### EXERCISE DESCRIPTION
Set down every record once more, exactly as given.

### Rows from a dataset
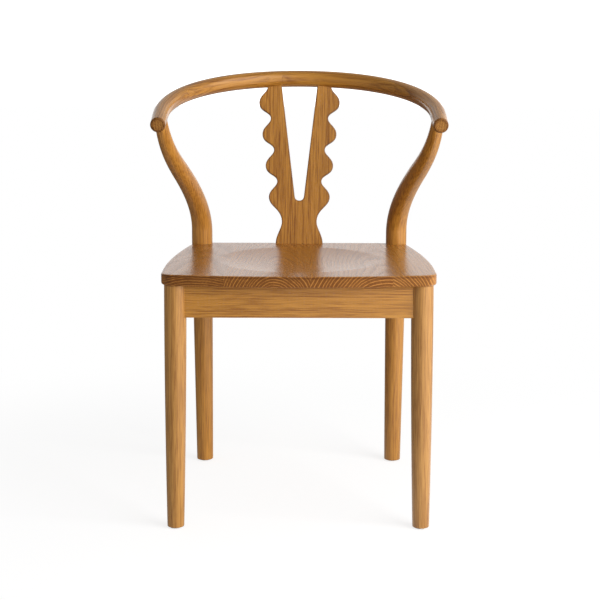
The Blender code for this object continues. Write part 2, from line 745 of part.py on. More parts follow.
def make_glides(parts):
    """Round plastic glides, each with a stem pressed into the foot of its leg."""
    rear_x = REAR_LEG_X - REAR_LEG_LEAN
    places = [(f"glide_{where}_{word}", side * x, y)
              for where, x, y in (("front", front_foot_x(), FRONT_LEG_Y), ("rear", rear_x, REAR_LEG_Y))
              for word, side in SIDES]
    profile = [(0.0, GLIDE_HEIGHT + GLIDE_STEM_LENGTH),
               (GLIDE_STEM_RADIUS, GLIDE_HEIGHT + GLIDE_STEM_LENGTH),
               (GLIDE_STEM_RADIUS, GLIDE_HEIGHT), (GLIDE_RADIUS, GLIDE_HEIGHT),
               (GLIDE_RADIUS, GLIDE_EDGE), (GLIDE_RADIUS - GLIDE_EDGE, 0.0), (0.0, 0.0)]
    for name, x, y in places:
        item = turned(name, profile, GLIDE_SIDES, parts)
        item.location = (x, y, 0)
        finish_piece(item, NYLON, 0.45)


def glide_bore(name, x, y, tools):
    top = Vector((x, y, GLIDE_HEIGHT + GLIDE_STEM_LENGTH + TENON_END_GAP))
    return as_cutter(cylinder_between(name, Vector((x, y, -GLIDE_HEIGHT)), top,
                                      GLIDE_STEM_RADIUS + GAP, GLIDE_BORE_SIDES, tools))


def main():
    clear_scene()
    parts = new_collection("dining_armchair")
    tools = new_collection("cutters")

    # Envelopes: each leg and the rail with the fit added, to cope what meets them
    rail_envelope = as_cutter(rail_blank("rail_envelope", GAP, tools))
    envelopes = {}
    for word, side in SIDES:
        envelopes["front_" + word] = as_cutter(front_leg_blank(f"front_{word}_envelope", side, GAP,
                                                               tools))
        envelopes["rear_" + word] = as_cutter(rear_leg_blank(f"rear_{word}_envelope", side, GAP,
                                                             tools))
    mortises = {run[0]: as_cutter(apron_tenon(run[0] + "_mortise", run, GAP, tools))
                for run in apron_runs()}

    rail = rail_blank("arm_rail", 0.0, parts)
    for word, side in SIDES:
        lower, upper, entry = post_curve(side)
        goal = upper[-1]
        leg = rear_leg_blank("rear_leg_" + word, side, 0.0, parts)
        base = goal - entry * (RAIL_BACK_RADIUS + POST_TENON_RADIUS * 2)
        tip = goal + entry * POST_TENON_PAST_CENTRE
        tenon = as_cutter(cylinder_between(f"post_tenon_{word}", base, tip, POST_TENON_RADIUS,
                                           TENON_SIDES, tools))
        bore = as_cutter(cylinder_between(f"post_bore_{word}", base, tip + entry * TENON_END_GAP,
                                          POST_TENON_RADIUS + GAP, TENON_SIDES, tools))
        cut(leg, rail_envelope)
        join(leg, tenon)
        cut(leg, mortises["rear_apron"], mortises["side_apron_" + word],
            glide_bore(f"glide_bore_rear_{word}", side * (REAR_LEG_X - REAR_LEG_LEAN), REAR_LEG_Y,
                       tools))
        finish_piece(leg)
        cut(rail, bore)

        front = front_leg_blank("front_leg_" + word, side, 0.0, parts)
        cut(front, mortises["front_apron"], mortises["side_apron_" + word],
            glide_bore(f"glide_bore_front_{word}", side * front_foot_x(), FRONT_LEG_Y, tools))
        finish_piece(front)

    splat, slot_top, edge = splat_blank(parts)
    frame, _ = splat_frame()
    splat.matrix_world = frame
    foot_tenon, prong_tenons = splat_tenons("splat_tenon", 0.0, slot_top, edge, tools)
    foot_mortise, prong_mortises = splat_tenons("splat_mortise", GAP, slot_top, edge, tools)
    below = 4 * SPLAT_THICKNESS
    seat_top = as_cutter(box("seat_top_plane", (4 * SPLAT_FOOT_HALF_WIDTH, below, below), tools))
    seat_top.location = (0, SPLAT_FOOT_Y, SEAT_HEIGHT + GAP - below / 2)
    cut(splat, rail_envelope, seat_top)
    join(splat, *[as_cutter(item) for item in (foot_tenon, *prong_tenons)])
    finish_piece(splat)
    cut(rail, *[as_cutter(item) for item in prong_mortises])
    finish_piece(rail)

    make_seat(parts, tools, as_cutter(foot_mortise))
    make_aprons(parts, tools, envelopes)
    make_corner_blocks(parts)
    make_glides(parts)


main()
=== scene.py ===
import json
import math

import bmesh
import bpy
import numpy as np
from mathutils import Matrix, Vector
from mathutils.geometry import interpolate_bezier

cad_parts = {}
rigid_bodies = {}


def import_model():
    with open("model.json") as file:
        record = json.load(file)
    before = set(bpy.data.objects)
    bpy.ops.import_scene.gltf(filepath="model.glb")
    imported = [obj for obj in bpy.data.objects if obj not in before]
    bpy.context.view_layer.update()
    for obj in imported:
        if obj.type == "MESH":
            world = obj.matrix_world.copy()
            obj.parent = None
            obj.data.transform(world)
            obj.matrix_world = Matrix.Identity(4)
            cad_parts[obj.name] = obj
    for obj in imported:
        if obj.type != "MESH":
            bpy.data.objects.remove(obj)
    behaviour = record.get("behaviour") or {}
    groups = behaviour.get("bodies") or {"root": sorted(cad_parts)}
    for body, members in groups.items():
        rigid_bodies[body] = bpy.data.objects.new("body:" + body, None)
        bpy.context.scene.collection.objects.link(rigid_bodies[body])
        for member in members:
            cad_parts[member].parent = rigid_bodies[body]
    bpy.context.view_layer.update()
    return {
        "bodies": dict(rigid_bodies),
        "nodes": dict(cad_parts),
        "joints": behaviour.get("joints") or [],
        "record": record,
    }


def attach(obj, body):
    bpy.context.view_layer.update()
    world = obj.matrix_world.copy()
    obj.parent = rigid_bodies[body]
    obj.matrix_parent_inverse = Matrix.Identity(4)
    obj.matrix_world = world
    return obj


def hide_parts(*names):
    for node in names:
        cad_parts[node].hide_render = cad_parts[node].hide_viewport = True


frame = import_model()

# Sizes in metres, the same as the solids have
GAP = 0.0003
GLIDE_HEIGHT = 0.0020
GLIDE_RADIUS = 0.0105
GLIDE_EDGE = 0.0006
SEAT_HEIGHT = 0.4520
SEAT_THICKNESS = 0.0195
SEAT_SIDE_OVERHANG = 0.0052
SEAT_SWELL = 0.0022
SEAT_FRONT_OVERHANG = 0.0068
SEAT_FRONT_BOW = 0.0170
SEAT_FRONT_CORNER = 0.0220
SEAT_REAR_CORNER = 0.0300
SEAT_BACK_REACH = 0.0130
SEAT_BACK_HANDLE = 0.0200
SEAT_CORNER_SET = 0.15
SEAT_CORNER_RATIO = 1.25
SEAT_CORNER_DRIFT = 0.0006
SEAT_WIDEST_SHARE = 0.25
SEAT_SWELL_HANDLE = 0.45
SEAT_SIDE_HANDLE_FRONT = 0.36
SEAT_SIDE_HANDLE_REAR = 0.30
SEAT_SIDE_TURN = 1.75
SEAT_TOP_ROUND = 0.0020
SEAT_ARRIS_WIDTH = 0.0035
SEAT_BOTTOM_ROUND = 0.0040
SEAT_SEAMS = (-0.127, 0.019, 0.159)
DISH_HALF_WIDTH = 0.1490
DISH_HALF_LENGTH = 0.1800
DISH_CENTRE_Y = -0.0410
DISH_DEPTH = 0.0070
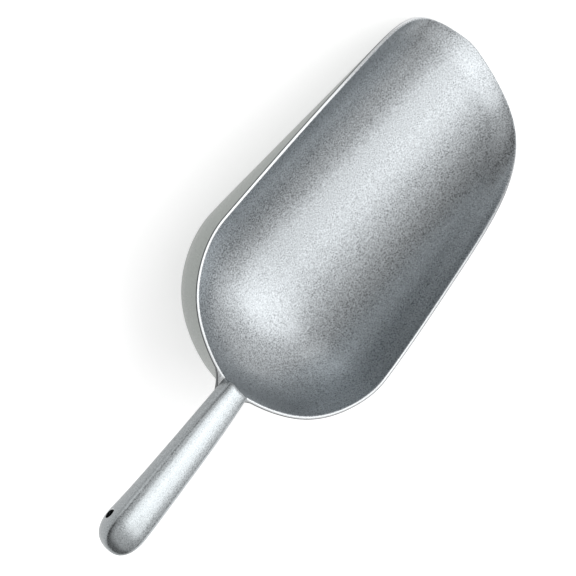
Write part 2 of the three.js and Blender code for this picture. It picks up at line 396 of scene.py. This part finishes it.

### OUTPUT
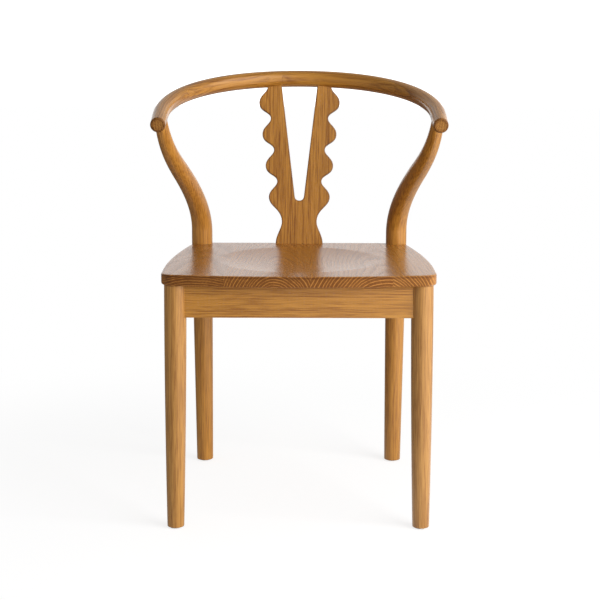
The Blender code for this object continues. Write part 2, from line 745 of part.py on. More parts follow.
def make_glides(parts):
    """Round plastic glides, each with a stem pressed into the foot of its leg."""
    rear_x = REAR_LEG_X - REAR_LEG_LEAN
    places = [(f"glide_{where}_{word}", side * x, y)
              for where, x, y in (("front", front_foot_x(), FRONT_LEG_Y), ("rear", rear_x, REAR_LEG_Y))
              for word, side in SIDES]
    profile = [(0.0, GLIDE_HEIGHT + GLIDE_STEM_LENGTH),
               (GLIDE_STEM_RADIUS, GLIDE_HEIGHT + GLIDE_STEM_LENGTH),
               (GLIDE_STEM_RADIUS, GLIDE_HEIGHT), (GLIDE_RADIUS, GLIDE_HEIGHT),
               (GLIDE_RADIUS, GLIDE_EDGE), (GLIDE_RADIUS - GLIDE_EDGE, 0.0), (0.0, 0.0)]
    for name, x, y in places:
        item = turned(name, profile, GLIDE_SIDES, parts)
        item.location = (x, y, 0)
        finish_piece(item, NYLON, 0.45)


def glide_bore(name, x, y, tools):
    top = Vector((x, y, GLIDE_HEIGHT + GLIDE_STEM_LENGTH + TENON_END_GAP))
    return as_cutter(cylinder_between(name, Vector((x, y, -GLIDE_HEIGHT)), top,
                                      GLIDE_STEM_RADIUS + GAP, GLIDE_BORE_SIDES, tools))


def main():
    clear_scene()
    parts = new_collection("dining_armchair")
    tools = new_collection("cutters")

    # Envelopes: each leg and the rail with the fit added, to cope what meets them
    rail_envelope = as_cutter(rail_blank("rail_envelope", GAP, tools))
    envelopes = {}
    for word, side in SIDES:
        envelopes["front_" + word] = as_cutter(front_leg_blank(f"front_{word}_envelope", side, GAP,
                                                               tools))
        envelopes["rear_" + word] = as_cutter(rear_leg_blank(f"rear_{word}_envelope", side, GAP,
                                                             tools))
    mortises = {run[0]: as_cutter(apron_tenon(run[0] + "_mortise", run, GAP, tools))
                for run in apron_runs()}

    rail = rail_blank("arm_rail", 0.0, parts)
    for word, side in SIDES:
        lower, upper, entry = post_curve(side)
        goal = upper[-1]
        leg = rear_leg_blank("rear_leg_" + word, side, 0.0, parts)
        base = goal - entry * (RAIL_BACK_RADIUS + POST_TENON_RADIUS * 2)
        tip = goal + entry * POST_TENON_PAST_CENTRE
        tenon = as_cutter(cylinder_between(f"post_tenon_{word}", base, tip, POST_TENON_RADIUS,
                                           TENON_SIDES, tools))
        bore = as_cutter(cylinder_between(f"post_bore_{word}", base, tip + entry * TENON_END_GAP,
                                          POST_TENON_RADIUS + GAP, TENON_SIDES, tools))
        cut(leg, rail_envelope)
        join(leg, tenon)
        cut(leg, mortises["rear_apron"], mortises["side_apron_" + word],
            glide_bore(f"glide_bore_rear_{word}", side * (REAR_LEG_X - REAR_LEG_LEAN), REAR_LEG_Y,
                       tools))
        finish_piece(leg)
        cut(rail, bore)

        front = front_leg_blank("front_leg_" + word, side, 0.0, parts)
        cut(front, mortises["front_apron"], mortises["side_apron_" + word],
            glide_bore(f"glide_bore_front_{word}", side * front_foot_x(), FRONT_LEG_Y, tools))
        finish_piece(front)

    splat, slot_top, edge = splat_blank(parts)
    frame, _ = splat_frame()
    splat.matrix_world = frame
    foot_tenon, prong_tenons = splat_tenons("splat_tenon", 0.0, slot_top, edge, tools)
    foot_mortise, prong_mortises = splat_tenons("splat_mortise", GAP, slot_top, edge, tools)
    below = 4 * SPLAT_THICKNESS
    seat_top = as_cutter(box("seat_top_plane", (4 * SPLAT_FOOT_HALF_WIDTH, below, below), tools))
    seat_top.location = (0, SPLAT_FOOT_Y, SEAT_HEIGHT + GAP - below / 2)
    cut(splat, rail_envelope, seat_top)
    join(splat, *[as_cutter(item) for item in (foot_tenon, *prong_tenons)])
    finish_piece(splat)
    cut(rail, *[as_cutter(item) for item in prong_mortises])
    finish_piece(rail)

    make_seat(parts, tools, as_cutter(foot_mortise))
    make_aprons(parts, tools, envelopes)
    make_corner_blocks(parts)
    make_glides(parts)


main()
=== scene.py ===
import json
import math

import bmesh
import bpy
import numpy as np
from mathutils import Matrix, Vector
from mathutils.geometry import interpolate_bezier

cad_parts = {}
rigid_bodies = {}


def import_model():
    with open("model.json") as file:
        record = json.load(file)
    before = set(bpy.data.objects)
    bpy.ops.import_scene.gltf(filepath="model.glb")
    imported = [obj for obj in bpy.data.objects if obj not in before]
    bpy.context.view_layer.update()
    for obj in imported:
        if obj.type == "MESH":
            world = obj.matrix_world.copy()
            obj.parent = None
            obj.data.transform(world)
            obj.matrix_world = Matrix.Identity(4)
            cad_parts[obj.name] = obj
    for obj in imported:
        if obj.type != "MESH":
            bpy.data.objects.remove(obj)
    behaviour = record.get("behaviour") or {}
    groups = behaviour.get("bodies") or {"root": sorted(cad_parts)}
    for body, members in groups.items():
        rigid_bodies[body] = bpy.data.objects.new("body:" + body, None)
        bpy.context.scene.collection.objects.link(rigid_bodies[body])
        for member in members:
            cad_parts[member].parent = rigid_bodies[body]
    bpy.context.view_layer.update()
    return {
        "bodies": dict(rigid_bodies),
        "nodes": dict(cad_parts),
        "joints": behaviour.get("joints") or [],
        "record": record,
    }


def attach(obj, body):
    bpy.context.view_layer.update()
    world = obj.matrix_world.copy()
    obj.parent = rigid_bodies[body]
    obj.matrix_parent_inverse = Matrix.Identity(4)
    obj.matrix_world = world
    return obj


def hide_parts(*names):
    for node in names:
        cad_parts[node].hide_render = cad_parts[node].hide_viewport = True


frame = import_model()

# Sizes in metres, the same as the solids have
GAP = 0.0003
GLIDE_HEIGHT = 0.0020
GLIDE_RADIUS = 0.0105
GLIDE_EDGE = 0.0006
SEAT_HEIGHT = 0.4520
SEAT_THICKNESS = 0.0195
SEAT_SIDE_OVERHANG = 0.0052
SEAT_SWELL = 0.0022
SEAT_FRONT_OVERHANG = 0.0068
SEAT_FRONT_BOW = 0.0170
SEAT_FRONT_CORNER = 0.0220
SEAT_REAR_CORNER = 0.0300
SEAT_BACK_REACH = 0.0130
SEAT_BACK_HANDLE = 0.0200
SEAT_CORNER_SET = 0.15
SEAT_CORNER_RATIO = 1.25
SEAT_CORNER_DRIFT = 0.0006
SEAT_WIDEST_SHARE = 0.25
SEAT_SWELL_HANDLE = 0.45
SEAT_SIDE_HANDLE_FRONT = 0.36
SEAT_SIDE_HANDLE_REAR = 0.30
SEAT_SIDE_TURN = 1.75
SEAT_TOP_ROUND = 0.0020
SEAT_ARRIS_WIDTH = 0.0035
SEAT_BOTTOM_ROUND = 0.0040
SEAT_SEAMS = (-0.127, 0.019, 0.159)
DISH_HALF_WIDTH = 0.1490
DISH_HALF_LENGTH = 0.1800
DISH_CENTRE_Y = -0.0410
DISH_DEPTH = 0.0070
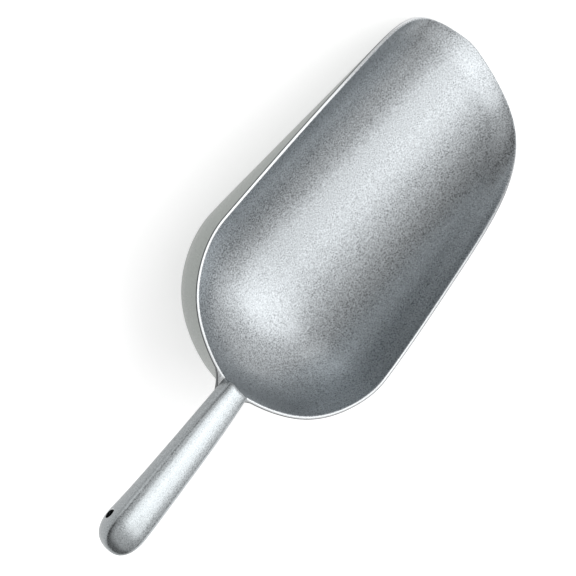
Write part 2 of the three.js and Blender code for this picture. It picks up at line 396 of scene.py. This part finishes it.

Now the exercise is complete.